In the listing below, find every line containing "frame" and copy it out.
===============
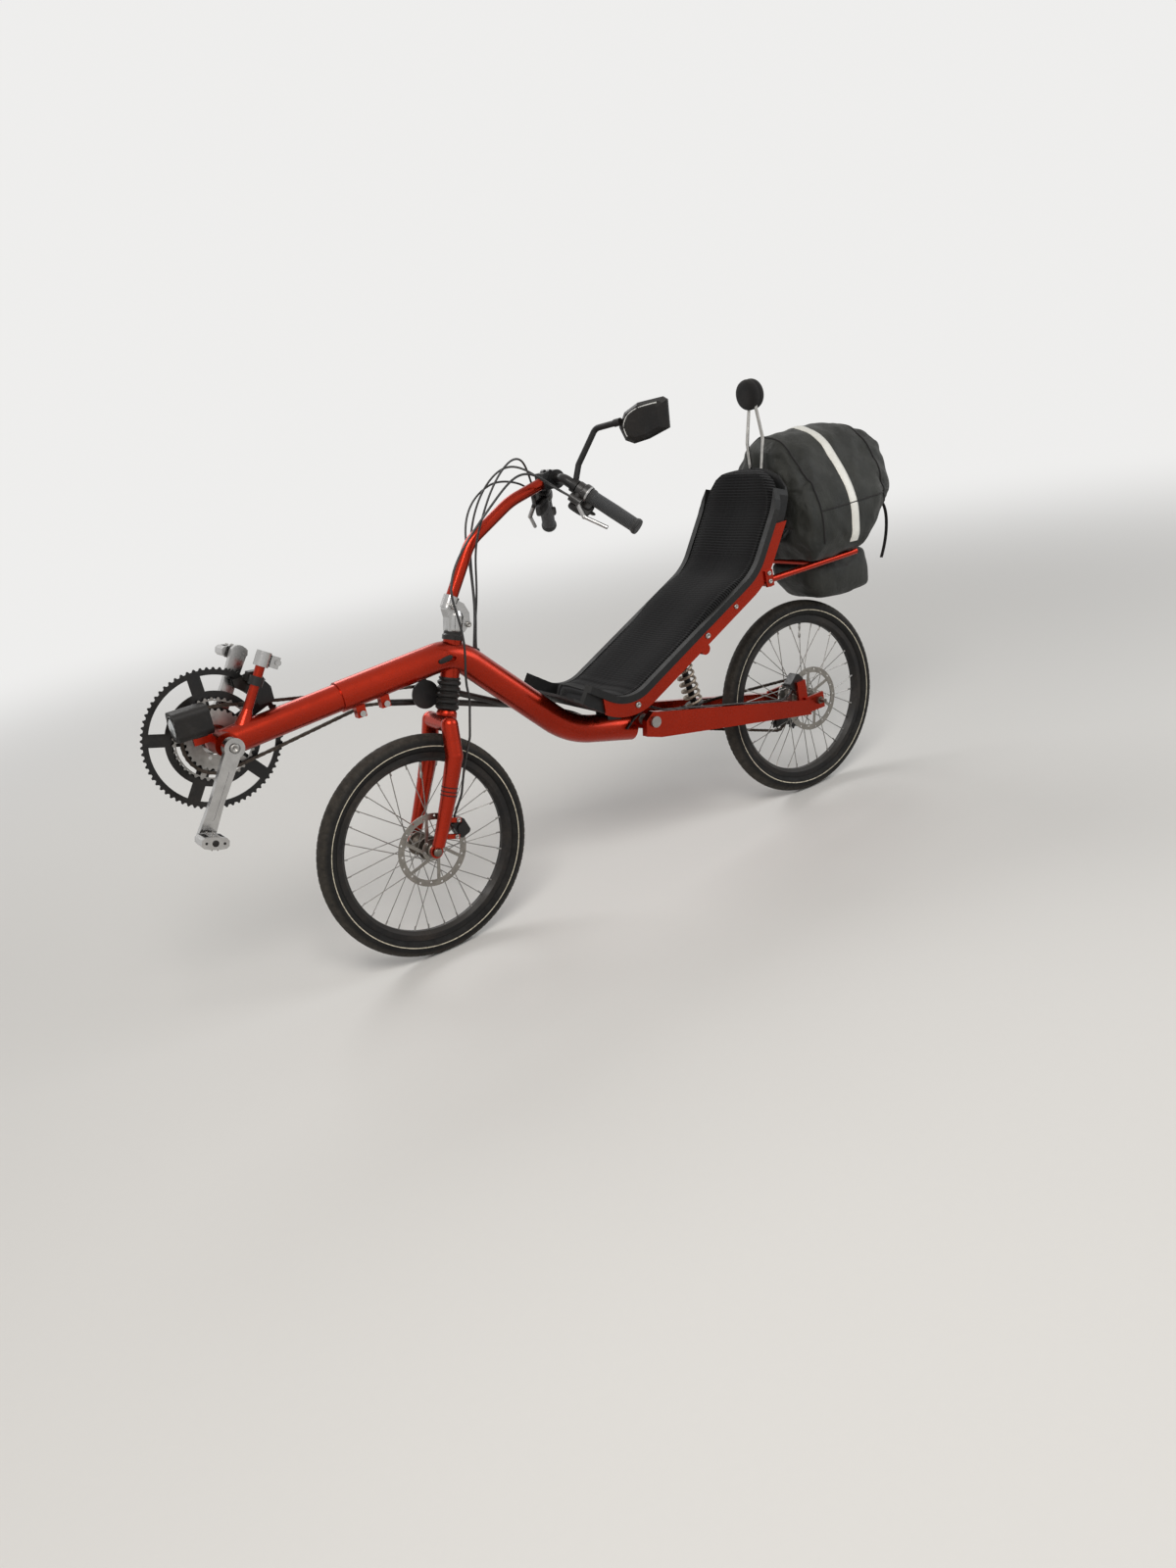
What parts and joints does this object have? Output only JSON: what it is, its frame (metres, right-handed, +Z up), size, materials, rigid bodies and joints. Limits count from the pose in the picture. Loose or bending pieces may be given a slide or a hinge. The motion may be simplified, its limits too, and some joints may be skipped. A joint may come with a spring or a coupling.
{
  "type": "recumbent bicycle",
  "caption": "Short recumbent bicycle with a forward boom and cranks, reclined mesh seat, small wheels, sprung rear arm, tall handlebar, mirror and a rear bag.",
  "frame": {"origin": "where the rider sits, on the middle of the seat pad's lowest part", "axes": "+X forward, +Y to the rider's left, +Z up"},
  "size_m": [1.881, 0.4472, 1.056],
  "materials": {
    "red_paint": "glossy metallic red lacquer, worn at the edges",
    "bare_aluminium": "polished and cast aluminium, dulled",
    "steel": "plain steel, a little dirty",
    "black_metal": "satin black",
    "chain_steel": "oiled chain, dirty",
    "tyre_rubber": "matt rubber with dust",
    "black_plastic": "moulded matt plastic",
    "shell_plastic": "smooth dark shell",
    "grip_rubber": "ribbed grip rubber",
    "seat_mesh": "ribbed open mesh",
    "bag_fabric": "coated woven fabric",
    "pad_foam": "soft foam cover"
  },
  "bodies": {
    "root": {"main_tube": "red_paint", "headset": "black_metal", "boom": "red_paint", "boom_bolts": "bare_aluminium", "post_clamp": "bare_aluminium", "front_derailleur": "steel", "lamp": "black_plastic", "seat_shell": "shell_plastic", "seat_rails": "red_paint", "seat_pad": "seat_mesh", "seat_block": "black_metal", "seat_stay": "red_paint", "headrest_rods": "steel", "headrest_pad": "pad_foam", "bag": "bag_fabric", "bag_flap": "bag_fabric", "rack": "red_paint", "swingarm": "red_paint", "pivot_axle": "steel", "rear_axle": "steel", "shock_body": "black_metal", "shock_spring": "steel", "chain": "chain_steel", "chain_tubes": "black_plastic", "idlers": "black_plastic", "idler_studs": "steel", "rear_derailleur": "black_metal", "rear_caliper": "black_metal", "rear_brake_hose": "black_plastic"},
    "steering": {"fork": "red_paint", "bellows": "black_plastic", "stem": "bare_aluminium", "riser": "red_paint", "handlebar": "black_metal", "bar_clamp": "black_metal", "grips": "grip_rubber", "brake_levers": "bare_aluminium", "mirror_arm": "black_plastic", "mirror_head": "black_plastic", "front_caliper": "black_metal", "front_brake_hose": "black_plastic"},
    "front_wheel": {"front_tyre": "tyre_rubber", "front_rim": "black_metal", "front_spokes": "steel", "front_hub": "bare_aluminium", "front_rotor": "steel"},
    "rear_wheel": {"rear_tyre": "tyre_rubber", "rear_rim": "black_metal", "rear_spokes": "steel", "rear_hub": "bare_aluminium", "rear_rotor": "steel", "cassette": "steel"},
    "crank": {"crankset": "bare_aluminium", "outer_chainring": "black_metal", "inner_chainrings": "steel"},
    "left_pedal": {"pedal_left": "bare_aluminium"},
    "right_pedal": {"pedal_right": "bare_aluminium"}
  },
  "joints": [
    {"name": "steering_turn", "type": "hinge", "parent": "root", "child": "steering", "pos_m": [0.49596, 0, -0.21351], "axis": [-0.3338, 0, 0.9426], "range_deg": [-35, 35]},
    {"name": "front_wheel_spin", "type": "hinge", "parent": "steering", "child": "front_wheel", "pos_m": [0.52, 0, -0.205], "axis": [0, 1, 0], "continuous": true},
    {"name": "rear_wheel_spin", "type": "hinge", "parent": "root", "child": "rear_wheel", "pos_m": [-0.571, 0, -0.205], "axis": [0, 1, 0], "continuous": true},
    {"name": "crank_spin", "type": "hinge", "parent": "root", "child": "crank", "pos_m": [0.875, 0, 0.15], "axis": [0, 1, 0], "continuous": true},
    {"name": "left_pedal_spin", "type": "hinge", "parent": "crank", "child": "left_pedal", "pos_m": [0.97286, 0.07, 0.00492], "axis": [0, 1, 0], "continuous": true},
    {"name": "right_pedal_spin", "type": "hinge", "parent": "crank", "child": "right_pedal", "pos_m": [0.77714, -0.07, 0.29508], "axis": [0, 1, 0], "continuous": true}
  ]
}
===============
* ANSWER *
What parts and joints does this object have? Output only JSON: what it is, its frame (metres, right-handed, +Z up), size, materials, rigid bodies and joints. Limits count from the pose in the picture. Loose or bending pieces may be given a slide or a hinge. The motion may be simplified, its limits too, and some joints may be skipped. A joint may come with a spring or a coupling.
  "frame": {"origin": "where the rider sits, on the middle of the seat pad's lowest part", "axes": "+X forward, +Y to the rider's left, +Z up"},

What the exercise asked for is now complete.